## [Exercise prompt]
Search the listing below for the word "scene" and copy each line that holds it.

+---+

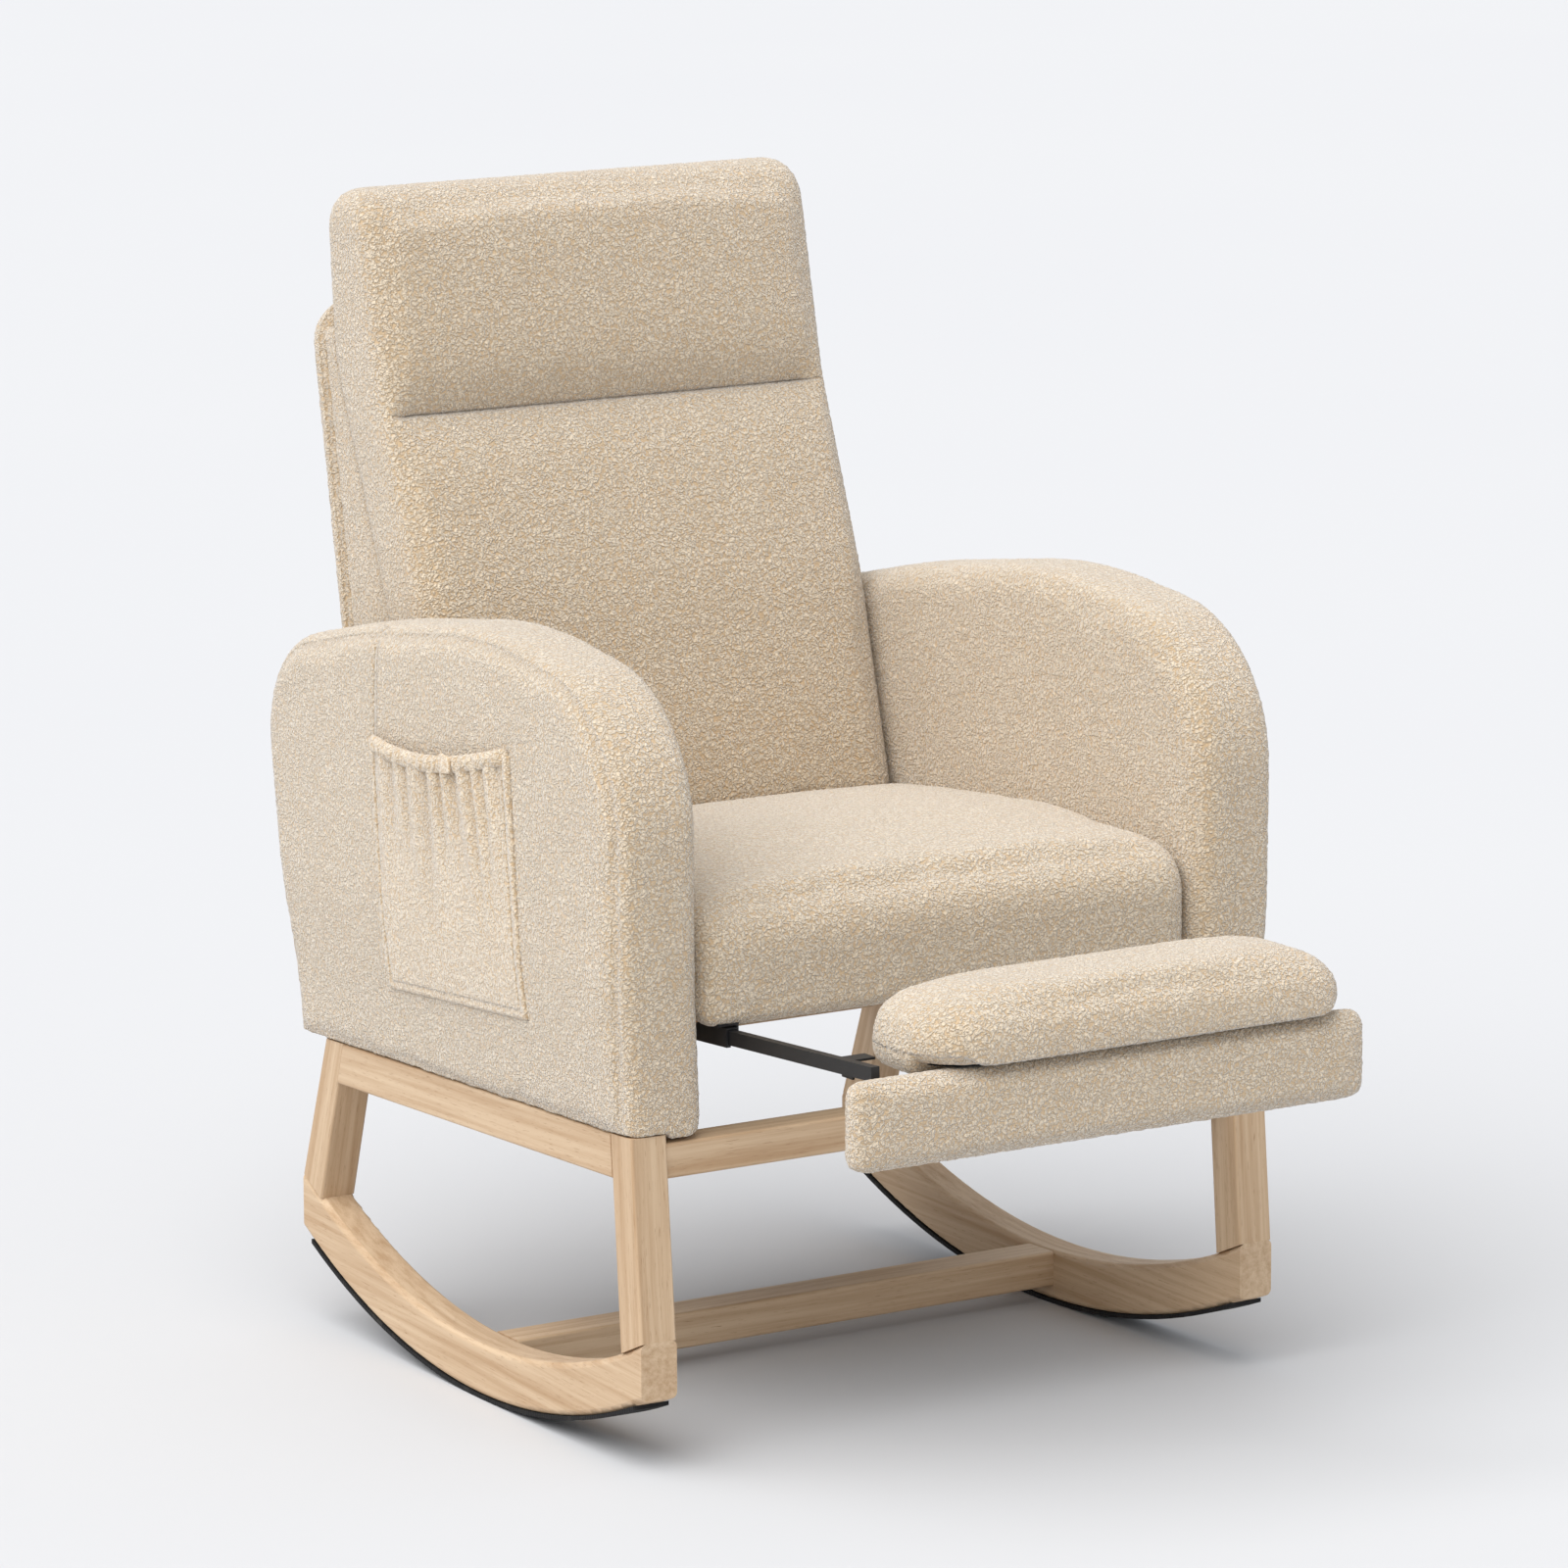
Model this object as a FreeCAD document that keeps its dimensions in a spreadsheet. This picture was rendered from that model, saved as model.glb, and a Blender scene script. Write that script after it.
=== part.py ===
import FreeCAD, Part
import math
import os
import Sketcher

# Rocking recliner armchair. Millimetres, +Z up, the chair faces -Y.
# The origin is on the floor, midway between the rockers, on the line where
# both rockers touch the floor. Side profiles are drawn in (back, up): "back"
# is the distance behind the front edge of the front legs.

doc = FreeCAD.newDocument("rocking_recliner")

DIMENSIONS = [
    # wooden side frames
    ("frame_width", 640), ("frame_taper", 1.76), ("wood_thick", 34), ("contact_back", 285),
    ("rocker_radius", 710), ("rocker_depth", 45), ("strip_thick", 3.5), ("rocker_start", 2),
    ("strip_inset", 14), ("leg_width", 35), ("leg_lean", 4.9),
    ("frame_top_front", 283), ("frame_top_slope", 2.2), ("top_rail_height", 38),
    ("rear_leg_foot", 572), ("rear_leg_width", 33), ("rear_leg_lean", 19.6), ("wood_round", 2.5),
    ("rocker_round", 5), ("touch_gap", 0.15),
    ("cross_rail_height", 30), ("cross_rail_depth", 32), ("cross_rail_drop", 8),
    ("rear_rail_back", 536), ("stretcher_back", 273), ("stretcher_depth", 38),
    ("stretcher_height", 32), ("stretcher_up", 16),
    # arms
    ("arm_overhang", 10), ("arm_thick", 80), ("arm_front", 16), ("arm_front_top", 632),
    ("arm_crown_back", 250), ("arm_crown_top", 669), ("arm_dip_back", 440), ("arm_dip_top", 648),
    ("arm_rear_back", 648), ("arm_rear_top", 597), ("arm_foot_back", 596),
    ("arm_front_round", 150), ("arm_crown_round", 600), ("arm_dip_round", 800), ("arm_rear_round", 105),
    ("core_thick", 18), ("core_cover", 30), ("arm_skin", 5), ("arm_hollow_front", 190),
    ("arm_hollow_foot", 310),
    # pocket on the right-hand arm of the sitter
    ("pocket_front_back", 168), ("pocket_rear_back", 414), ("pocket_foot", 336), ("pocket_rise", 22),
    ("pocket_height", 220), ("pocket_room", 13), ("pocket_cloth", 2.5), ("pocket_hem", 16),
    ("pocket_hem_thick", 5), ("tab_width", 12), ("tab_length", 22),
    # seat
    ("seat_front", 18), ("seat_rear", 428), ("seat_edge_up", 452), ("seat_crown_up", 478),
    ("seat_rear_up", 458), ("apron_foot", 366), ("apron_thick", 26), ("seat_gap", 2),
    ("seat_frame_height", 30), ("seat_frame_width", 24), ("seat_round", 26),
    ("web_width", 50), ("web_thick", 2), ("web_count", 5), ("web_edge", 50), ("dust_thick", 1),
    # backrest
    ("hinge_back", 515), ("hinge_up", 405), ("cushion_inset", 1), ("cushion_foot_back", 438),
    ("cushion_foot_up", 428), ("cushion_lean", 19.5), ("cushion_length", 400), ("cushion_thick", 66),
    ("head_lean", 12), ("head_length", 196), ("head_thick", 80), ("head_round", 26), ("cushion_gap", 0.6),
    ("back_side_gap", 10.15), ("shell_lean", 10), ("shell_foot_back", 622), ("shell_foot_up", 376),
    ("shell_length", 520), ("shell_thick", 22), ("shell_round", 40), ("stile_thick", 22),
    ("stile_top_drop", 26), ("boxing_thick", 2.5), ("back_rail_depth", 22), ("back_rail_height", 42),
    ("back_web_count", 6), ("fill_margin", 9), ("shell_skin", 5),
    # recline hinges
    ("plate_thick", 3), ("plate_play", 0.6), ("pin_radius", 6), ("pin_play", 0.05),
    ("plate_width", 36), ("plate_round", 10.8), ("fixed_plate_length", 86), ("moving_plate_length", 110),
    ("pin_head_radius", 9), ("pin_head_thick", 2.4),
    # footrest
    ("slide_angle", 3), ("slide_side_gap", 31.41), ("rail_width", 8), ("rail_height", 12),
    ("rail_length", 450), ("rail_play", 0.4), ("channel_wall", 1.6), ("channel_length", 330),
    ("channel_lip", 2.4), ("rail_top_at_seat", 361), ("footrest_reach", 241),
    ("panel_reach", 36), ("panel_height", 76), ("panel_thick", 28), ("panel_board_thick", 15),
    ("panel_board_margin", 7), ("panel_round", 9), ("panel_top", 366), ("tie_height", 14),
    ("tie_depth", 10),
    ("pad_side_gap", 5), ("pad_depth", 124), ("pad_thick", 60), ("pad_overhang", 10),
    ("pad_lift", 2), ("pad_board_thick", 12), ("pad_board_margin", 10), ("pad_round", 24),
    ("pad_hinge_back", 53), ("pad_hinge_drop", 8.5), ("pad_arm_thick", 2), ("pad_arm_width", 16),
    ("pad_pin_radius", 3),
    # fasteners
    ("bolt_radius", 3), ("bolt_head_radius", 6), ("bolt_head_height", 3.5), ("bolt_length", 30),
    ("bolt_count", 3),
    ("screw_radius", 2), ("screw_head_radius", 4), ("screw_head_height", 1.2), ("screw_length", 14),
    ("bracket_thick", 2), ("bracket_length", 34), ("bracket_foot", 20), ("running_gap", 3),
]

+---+

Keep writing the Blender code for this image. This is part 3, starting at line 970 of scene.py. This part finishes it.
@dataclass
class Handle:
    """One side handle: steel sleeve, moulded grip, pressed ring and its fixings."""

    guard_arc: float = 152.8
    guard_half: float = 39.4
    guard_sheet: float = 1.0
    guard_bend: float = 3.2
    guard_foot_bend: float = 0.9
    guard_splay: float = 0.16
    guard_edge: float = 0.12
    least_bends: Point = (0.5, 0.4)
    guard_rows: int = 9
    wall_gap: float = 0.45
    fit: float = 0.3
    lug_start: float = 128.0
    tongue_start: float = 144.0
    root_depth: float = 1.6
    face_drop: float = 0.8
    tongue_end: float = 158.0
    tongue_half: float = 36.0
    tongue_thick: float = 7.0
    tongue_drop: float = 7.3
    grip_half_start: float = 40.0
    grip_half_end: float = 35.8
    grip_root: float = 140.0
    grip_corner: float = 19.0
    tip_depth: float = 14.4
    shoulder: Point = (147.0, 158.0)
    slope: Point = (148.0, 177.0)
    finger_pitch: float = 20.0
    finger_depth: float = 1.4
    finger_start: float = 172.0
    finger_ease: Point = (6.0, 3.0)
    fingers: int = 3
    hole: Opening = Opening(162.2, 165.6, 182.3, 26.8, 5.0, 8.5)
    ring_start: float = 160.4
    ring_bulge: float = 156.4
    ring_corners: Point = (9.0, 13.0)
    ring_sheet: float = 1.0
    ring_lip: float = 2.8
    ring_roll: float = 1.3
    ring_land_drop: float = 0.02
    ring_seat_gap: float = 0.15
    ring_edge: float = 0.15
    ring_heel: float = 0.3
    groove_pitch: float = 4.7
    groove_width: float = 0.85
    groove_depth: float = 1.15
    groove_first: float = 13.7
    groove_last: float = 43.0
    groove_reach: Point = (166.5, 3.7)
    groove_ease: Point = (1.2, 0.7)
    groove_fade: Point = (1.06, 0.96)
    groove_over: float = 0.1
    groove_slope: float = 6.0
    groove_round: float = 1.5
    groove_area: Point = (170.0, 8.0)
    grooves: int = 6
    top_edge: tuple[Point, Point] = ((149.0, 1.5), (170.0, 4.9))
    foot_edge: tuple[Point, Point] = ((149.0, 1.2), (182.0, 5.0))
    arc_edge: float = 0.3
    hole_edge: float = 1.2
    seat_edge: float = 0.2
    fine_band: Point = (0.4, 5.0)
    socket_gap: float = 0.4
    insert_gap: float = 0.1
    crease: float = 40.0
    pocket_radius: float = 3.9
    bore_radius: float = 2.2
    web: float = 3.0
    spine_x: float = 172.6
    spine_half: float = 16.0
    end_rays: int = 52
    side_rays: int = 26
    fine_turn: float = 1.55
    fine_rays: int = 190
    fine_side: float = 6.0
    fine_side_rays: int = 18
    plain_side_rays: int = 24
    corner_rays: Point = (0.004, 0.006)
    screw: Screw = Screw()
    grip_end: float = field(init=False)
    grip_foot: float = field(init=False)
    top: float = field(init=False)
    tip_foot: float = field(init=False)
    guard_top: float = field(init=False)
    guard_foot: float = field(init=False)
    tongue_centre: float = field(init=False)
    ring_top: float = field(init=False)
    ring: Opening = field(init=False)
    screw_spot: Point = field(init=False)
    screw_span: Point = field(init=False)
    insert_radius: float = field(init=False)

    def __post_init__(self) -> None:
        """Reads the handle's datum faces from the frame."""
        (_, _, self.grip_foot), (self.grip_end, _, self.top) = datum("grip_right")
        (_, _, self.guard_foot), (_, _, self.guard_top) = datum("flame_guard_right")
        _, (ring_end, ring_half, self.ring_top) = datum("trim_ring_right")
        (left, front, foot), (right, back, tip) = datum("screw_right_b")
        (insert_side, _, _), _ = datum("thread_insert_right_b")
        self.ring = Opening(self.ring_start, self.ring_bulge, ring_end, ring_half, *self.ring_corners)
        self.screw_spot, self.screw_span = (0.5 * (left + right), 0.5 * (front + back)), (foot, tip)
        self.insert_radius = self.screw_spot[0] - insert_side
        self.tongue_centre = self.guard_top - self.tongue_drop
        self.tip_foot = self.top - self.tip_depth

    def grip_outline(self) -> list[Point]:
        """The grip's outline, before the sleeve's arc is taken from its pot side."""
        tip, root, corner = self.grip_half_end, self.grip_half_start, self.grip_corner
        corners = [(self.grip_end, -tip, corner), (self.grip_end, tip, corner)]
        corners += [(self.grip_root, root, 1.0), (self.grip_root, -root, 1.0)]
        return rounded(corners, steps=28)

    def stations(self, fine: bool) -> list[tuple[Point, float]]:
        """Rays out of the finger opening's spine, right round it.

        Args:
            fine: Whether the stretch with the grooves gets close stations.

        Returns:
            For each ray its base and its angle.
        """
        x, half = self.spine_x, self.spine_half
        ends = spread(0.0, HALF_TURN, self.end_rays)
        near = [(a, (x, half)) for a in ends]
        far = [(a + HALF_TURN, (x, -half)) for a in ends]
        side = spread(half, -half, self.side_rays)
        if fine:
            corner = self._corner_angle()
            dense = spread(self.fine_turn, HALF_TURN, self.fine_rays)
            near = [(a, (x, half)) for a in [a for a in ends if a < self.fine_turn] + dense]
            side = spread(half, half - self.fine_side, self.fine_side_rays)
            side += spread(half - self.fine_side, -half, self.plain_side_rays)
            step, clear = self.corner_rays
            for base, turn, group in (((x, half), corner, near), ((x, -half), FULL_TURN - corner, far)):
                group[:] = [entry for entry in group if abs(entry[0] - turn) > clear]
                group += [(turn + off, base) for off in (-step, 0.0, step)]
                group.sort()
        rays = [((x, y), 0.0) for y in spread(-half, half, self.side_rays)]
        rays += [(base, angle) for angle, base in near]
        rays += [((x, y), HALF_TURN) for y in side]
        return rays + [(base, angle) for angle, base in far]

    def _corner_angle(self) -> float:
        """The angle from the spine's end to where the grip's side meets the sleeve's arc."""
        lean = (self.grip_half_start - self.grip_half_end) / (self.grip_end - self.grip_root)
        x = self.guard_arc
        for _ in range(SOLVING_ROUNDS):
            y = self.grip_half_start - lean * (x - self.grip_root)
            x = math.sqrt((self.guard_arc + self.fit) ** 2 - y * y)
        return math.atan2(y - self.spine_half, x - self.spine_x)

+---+

## [Solution for this task]
Model this object as a FreeCAD document that keeps its dimensions in a spreadsheet. This picture was rendered from that model, saved as model.glb, and a Blender scene script. Write that script after it.
Keep writing the Blender code for this image. This is part 3, starting at line 970 of scene.py. This part finishes it.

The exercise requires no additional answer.